The following season, 1965, he started with another good run in the Edinburgh to Glasgow on the second stage where he again picked up a place (from fifth to fourth) in the fourth quickest time of the day to see the club win bronze.   In 1965, having been team captain, he was now President of the Cambridge team.  The team was of a very high standard with athletes such as Wendell Mottley, the great Jamaican 220/440y runner, as team members.   The Achilles team toured USA with traditional matches against Pennsylvania/Cornell and Harvard/Yale with domestic competitions including the classic Sward and Kinnaird Trophy meetings.   Other club members around that time were Mike Turner, Tim Briault, Tim Johnston so Alasdair was running in good company.

His last run in the Edinburgh to Glasgow relay  in 1966  he again ran the second stage and this time, although he ran well enough,  he dropped a single place, from fourth to fifth this time.  The team, however, was again in the medals when finishing third, one place behind city rivals Edinburgh University in a race won by Shettleston Harriers.
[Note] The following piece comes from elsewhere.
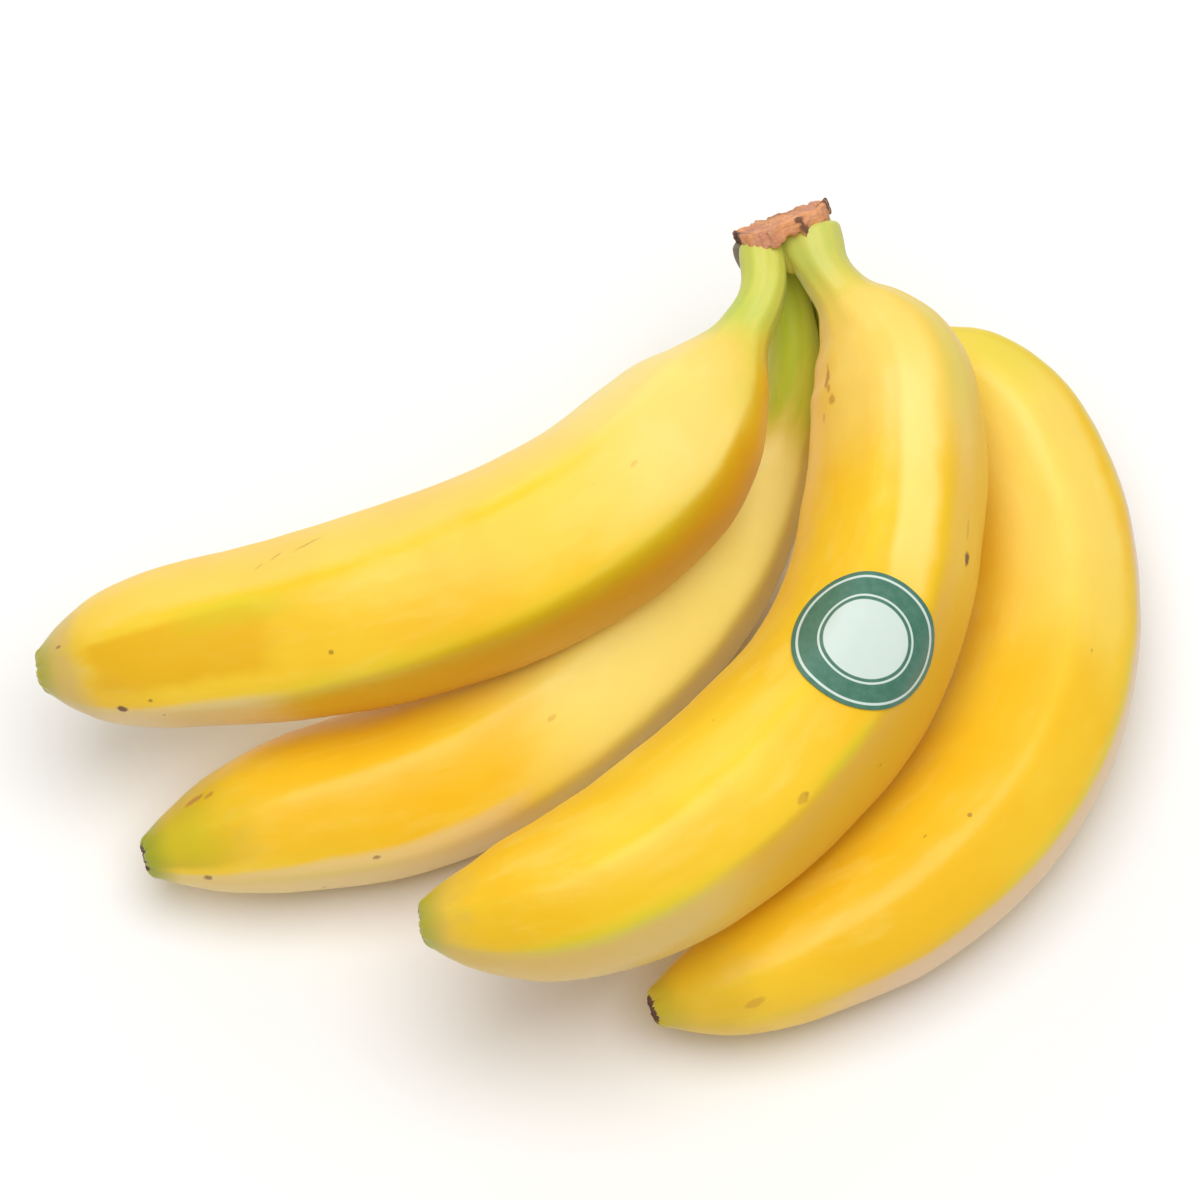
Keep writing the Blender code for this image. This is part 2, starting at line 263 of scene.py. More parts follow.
def readAlong(stations, shares):
    # a smooth curve through the stations that never overshoots them
    places, values = np.array(stations, float).T
    slopes = np.diff(values) / np.diff(places)
    tangents = np.zeros(len(places))
    tangents[0], tangents[-1] = slopes[0], slopes[-1]
    before, after = slopes[:-1], slopes[1:]
    rising = before * after > 0
    tangents[1:-1][rising] = (2 * before * after)[rising] / (before + after)[rising]
    shares = np.clip(shares, places[0], places[-1])
    index = np.clip(np.searchsorted(places, shares, side="right") - 1, 0, len(places) - 2)
    width = places[index + 1] - places[index]
    t = (shares - places[index]) / width
    return (
        values[index] * (1 + 2 * t) * (1 - t) ** 2
        + values[index + 1] * t * t * (3 - 2 * t)
        + width * tangents[index] * t * (1 - t) ** 2
        - width * tangents[index + 1] * t * t * (1 - t)
    )


def fade(values, low, high):
    t = np.clip((values - low) / (high - low), 0, 1)
    return t * t * (3 - 2 * t)


def hump(directions, at, width):
    # one round hump about a direction, all in degrees
    away = (directions - at + 180) % 360 - 180
    return np.exp(-(away / width) ** 2 * 2)


def ridgeEdges(ridges):
    # the ridges in degrees from the first one, once round
    return np.array([ridge - ridges[0] for ridge in ridges] + [360.0])


def sideShare(turned, ridges, flatness):
    # how far the skin is in one direction, as a share of the distance to a ridge
    edges = ridgeEdges(ridges)
    turned = turned % 360
    index = np.clip(np.searchsorted(edges, turned, side="right") - 1, 0, len(ridges) - 1)
    half = np.radians(edges[index + 1] - edges[index]) / 2
    fromMiddle = np.radians(turned - edges[index]) - half
    return 1 - flatness * (1 - np.cos(half) / np.cos(fromMiddle))


def skinReach(fruit, shares, directions):
    # the radius in millimetres, with the ridges softened, and grooves down the stalk
    flatness = readAlong(peelShape["flatness"], shares)
    turned = directions - fruit["swing"] * shares - fruit["ridges"][0]
    reach = 0
    taps = np.linspace(-1.6, 1.6, 9)
    weights = np.exp(-taps ** 2)
    for tap, weight in zip(taps, weights / weights.sum()):
        reach = reach + weight * sideShare(turned + tap * peelShape["ridgeSoftness"], fruit["ridges"], flatness)
    grooves = np.cos(np.radians(directions * peelShape["stalkGrooves"]) + 2.5 * np.sin(np.radians(directions)))
    reach = reach * (1 + peelShape["grooveDepth"] * grooves * (1 - fade(shares, *peelShape["groovesEnd"])))
    reach = reach * readAlong(fruit["girth"], shares)
    for end, at, width, rise in fruit["flares"]:
        reach = reach + rise * (1 - fade(shares, 0, end)) * hump(directions, at, width)
    return reach


def degreesFromRidge(fruit, shares, directions):
    # how far round the fruit a point lies from the ridge that bounds its outer side, -180 to 180
    return (directions - fruit["swing"] * shares - fruit["ridges"][1] + 180) % 360 - 180


def degreesToAnyRidge(fruit, shares, directions):
    edges = ridgeEdges(fruit["ridges"])
    turned = (directions - fruit["swing"] * shares - fruit["ridges"][0]) % 360
    return np.abs(turned[:, None] - edges[None]).min(1)


def skinPoints(fruit, length, shares, directions, outwards=0.0):
    # points of the straight fruit, which stands on the origin with its tip up
    reach = (skinReach(fruit, shares, directions) + outwards) * mm
    turn = np.radians(directions)
    return np.stack([np.sin(turn) * reach, np.cos(turn) * reach, shares * length], 1)


def addGuide(name, fruit):
    deselectAll()
    bpy.ops.curve.primitive_bezier_curve_add(radius=1, location=(0, 0, 0))
    guide = bpy.context.object
    guide.name = name
    curve = guide.data
    curve.twist_mode = "Z_UP"
    curve.resolution_u = 24
    curve.use_deform_bounds = False
    points = curve.splines[0].bezier_points
    points.add(len(fruit["path"]) - 2)
    for point, place in zip(points, fruit["path"]):
        point.co = (Vector(place) - tablePoint) * mm
        point.handle_left_type = "AUTO"
        point.handle_right_type = "AUTO"
        point.radius = 1
        point.tilt = 0
    bpy.context.view_layer.update()
    return guide, curve.splines[0].calc_length()


def bendAlong(piece, guide):
    bend = piece.modifiers.new("Bend", "CURVE")
    bend.object = guide
    bend.deform_axis = "POS_Z"
    applyAll(piece)


def selectByHeight(piece, low, high):
    # selects the points between two heights, in edit mode
    bpy.ops.object.mode_set(mode="OBJECT")
    for item in (piece.data.polygons, piece.data.edges):
        item.foreach_set("select", [False] * len(item))
    for point in piece.data.vertices:
        point.select = low <= point.co.z <= high
    bpy.ops.object.mode_set(mode="EDIT")
    bpy.ops.mesh.select_mode(type="VERT")


def stepInwards(piece, height, scale, rise):
    # pulls the end ring on by one more ring, narrower and further along
    bpy.ops.mesh.extrude_region_move(TRANSFORM_OT_translate={"value": (0, 0, rise)})
    bpy.ops.transform.resize(value=(scale, scale, 1), center_override=(0, 0, height + rise))
    return height + rise


def addDents(piece, fruit):
    # broad and fine unevenness, the same for the peel and for what lies on it
    for size, depth, shift in peelShape["dents"]:
        texture = bpy.data.textures.new("dents", "CLOUDS")
        texture.noise_scale = size * mm
        texture.noise_depth = 2
        origin = bpy.data.objects.new("dentsOrigin", None)
        bpy.context.scene.collection.objects.link(origin)
        seed = fruit["seed"] + shift
        origin.location = (seed * 0.37, seed * 0.11, seed * 0.23)
        dents = piece.modifiers.new("dents", "DISPLACE")
        dents.texture = texture
        dents.texture_coords = "OBJECT"
        dents.texture_coords_object = origin
        dents.mid_level = 0.5
        dents.strength = depth * mm
        bpy.context.view_layer.update()
        applyAll(piece)
        bpy.data.objects.remove(origin)


endShape = {
    # each further ring: its size as a share of the one before, and its rise in millimetres
    "tip": (
        (0.94, 0.45), (0.89, 0.45), (0.81, 0.40), (0.74, 0.25), (0.80, 0.03), (0.90, -0.22), (0.78, -0.25),
        (0.75, 0.1), (0.8, 0.35), (0.6, 0.1),
    ),
    "stalk": ((0.97, -0.5), (0.93, -0.4), (0.8, -0.3), (0.5, -0.1)),
    "tornFrom": -1.0,           # heights off the fruit's end where the tip starts to be torn and is fully so
    "tornTo": 0.8,
    "tear": 0.10,
    "ripple": 0.022,
    "driedWander": 0.12,
    "driedSoftness": 0.4,
}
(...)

Keddie had remarked in the piece quoted above that “Subsequently Alasdair Heron, a brilliant student, completed doctoral divinity studies at New College, Edinburgh, and was appointed to a theological lecturership in the USA, later (1981) becoming Professor of Reformed Theology at Erlangen in Germany.”   Heron did indeed go on to have a brilliant career as a theologian and there are many articles and books accessible on the internet and elsewhere to testify to that.   Latterly a  Professor Emeritus at the University of Erlangen-Nuremberg Alasdair Heron died on 10th May 2014.
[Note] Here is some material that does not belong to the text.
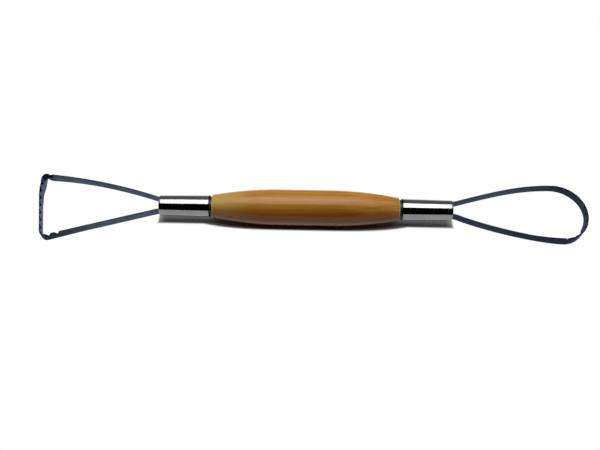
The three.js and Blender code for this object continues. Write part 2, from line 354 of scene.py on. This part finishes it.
def lathe_faces(rings, segments, closed_ring):
    """Faces between rings of points, round again from the last ring to the first if it is closed."""
    faces = []
    steps = rings if closed_ring else rings - 1
    for ring in range(steps):
        first = ring * segments
        second = (ring + 1) % rings * segments
        for k in range(segments):
            after = (k + 1) % segments
            faces.append((first + k, first + after, second + after, second + k))
    return faces


def capped_faces(rings, segments):
    """Faces between rings of points, with a cap on the first ring and one on the last."""
    faces = lathe_faces(rings, segments, False)
    faces.append(tuple(range(segments)))
    faces.append(tuple(range((rings - 1) * segments, rings * segments)))
    return faces


def lathe_points(profile, segments):
    points = []
    for x, radius in profile:
        for k in range(segments):
            angle = 2 * math.pi * k / segments
            points.append((x, radius * math.cos(angle), radius * math.sin(angle)))
    return points


def arc_points(centre_x, centre_r, radius, start, end, steps):
    points = []
    for i in range(steps + 1):
        angle = math.radians(start + (end - start) * i / steps)
        points.append((centre_x + radius * math.cos(angle), centre_r + radius * math.sin(angle)))
    return points


def barrel_radius(x):
    fall = max(0.0, (abs(x) - BARREL_STRAIGHT_HALF) / (SHOULDER_X - BARREL_STRAIGHT_HALF))
    return BELLY_RADIUS - (BELLY_RADIUS - SHOULDER_RADIUS) * fall**BARREL_POWER


def ferrule_radius(x):
    share = (x - COLLAR_X) / (MOUTH_X - COLLAR_X)
    return COLLAR_RADIUS + (MOUTH_RADIUS - COLLAR_RADIUS) * share


def smooth_step(value):
    value = min(1.0, max(0.0, value))
    return value * value * (3 - 2 * value)


def make_handle(material):
    """The barrel with its rounded shoulders and the start of each tenon."""
    segments = 160
    rings = 64
    root_rounding = 0.08
    tip_chamfer = 0.3
    edge_x = SHOULDER_X - SHOULDER_ROUNDING
    tenon_radius = COLLAR_RADIUS - FERRULE_WALL - FERRULE_FIT
    half = [(edge_x * i / rings, barrel_radius(edge_x * i / rings)) for i in range(1, rings)]
    rim_radius = barrel_radius(edge_x) - SHOULDER_ROUNDING
    half += arc_points(edge_x, rim_radius, SHOULDER_ROUNDING, 90, 0, steps=8)
    half += [(SHOULDER_X, tenon_radius + root_rounding)]
    half += [(SHOULDER_X + root_rounding, tenon_radius)]
    half += [(TENON_END_X - tip_chamfer, tenon_radius)]
    half += [(TENON_END_X, tenon_radius - tip_chamfer)]
    profile = [(-x, r) for x, r in reversed(half)] + [(0.0, BELLY_RADIUS)] + half
    vertices = lathe_points(profile, segments)
    wear = []
    pale = []
    gap_shade = []
    lower_shade = []
    for x, y, z in vertices:
        short_of_end = SHOULDER_X - abs(x)
        wear.append(smooth_step((WEAR_REACH - short_of_end) / WEAR_FADE))
        # Painted shade in the gap between the shoulder and the ferrule
        gap_shade.append(smooth_step((GAP_SHADE_REACH - short_of_end) / GAP_SHADE_FADE))
        towards_end = PALE_LEVEL * smooth_step((-x - PALE_START) / PALE_FADE)
        pale.append(towards_end * smooth_step(PALE_ON_AXIS + PALE_UPWARDS * z))
        # Painted shade, growing towards the front lower side
        into_lower_shade = LOWER_SHADE_SIDEWAYS * y + LOWER_SHADE_UPWARDS * z + LOWER_SHADE_ON_AXIS
        lower_shade.append(smooth_step(into_lower_shade / LOWER_SHADE_FADE))
    return make_piece(
        "wooden_handle",
        vertices,
        capped_faces(len(profile), segments),
        [material],
        TOOL_TO_FRAME,
        {"wear": wear, "pale": pale, "gap_shade": gap_shade, "lower_shade": lower_shade},
    )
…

A really top-class talent we should maybe look back at Heron’s best track times for each year between 1962 and 1965:

Year Distance Time Ranking
1962 2 Miles 9:21.0 4th
1962 3 Miles 14:20.0 9th
1963 1 Mile 4:15.7 11th
1963 2 Miles 9:20.3 19th
1963 3000m s/ch 9:37.8 7th
1964 1 Mile 4:15.4 14th
1964 2 Miles 8:56.4 2nd
1964 3 Miles 13:57.6 7th
1964 3000m s/ch 8:58.2 1st
1965 2 Miles 9:04.2 13th
1965 3 Miles 14:04.4 11th
1965 6 Miles 29:52.8 10th
1965 3000m s/ch 9:13.8 4th

Finally, although I ran in the 1964 National, I in no way impeded the progress of Alasdair Heron.   But on one occasion in the summer of 1962 I did slightly impede him in a three mile race.   It was an inter-club meeting between Clydesdale Harriers, Springburn Harriers and Vale of Leven Harriers.   I looked along the line at the start of the Three Miles and was confident that I could beat them all – Hughie McErlean would give me a battle but he was beatable.   There was one slight figure who had come along with Springburn to the track at Whitecrook but he didn’t look as though he would give anybody any trouble.   The gun went and this chap went to the front and came through the lap in 75 seconds.   Believing that he didn’t know what he was doing I edged in front and slowed it by about four seconds on the next lap but he came bustling past again just after the half mile and just kept going.   And he won so comfortably, hardly breaking sweat, by a distance.   Nobody from our club or the Vale knew who he was but we were informed by a Springburn runner that he was the national junior cross-country champion – Heron from ESH.   It was one of those moments.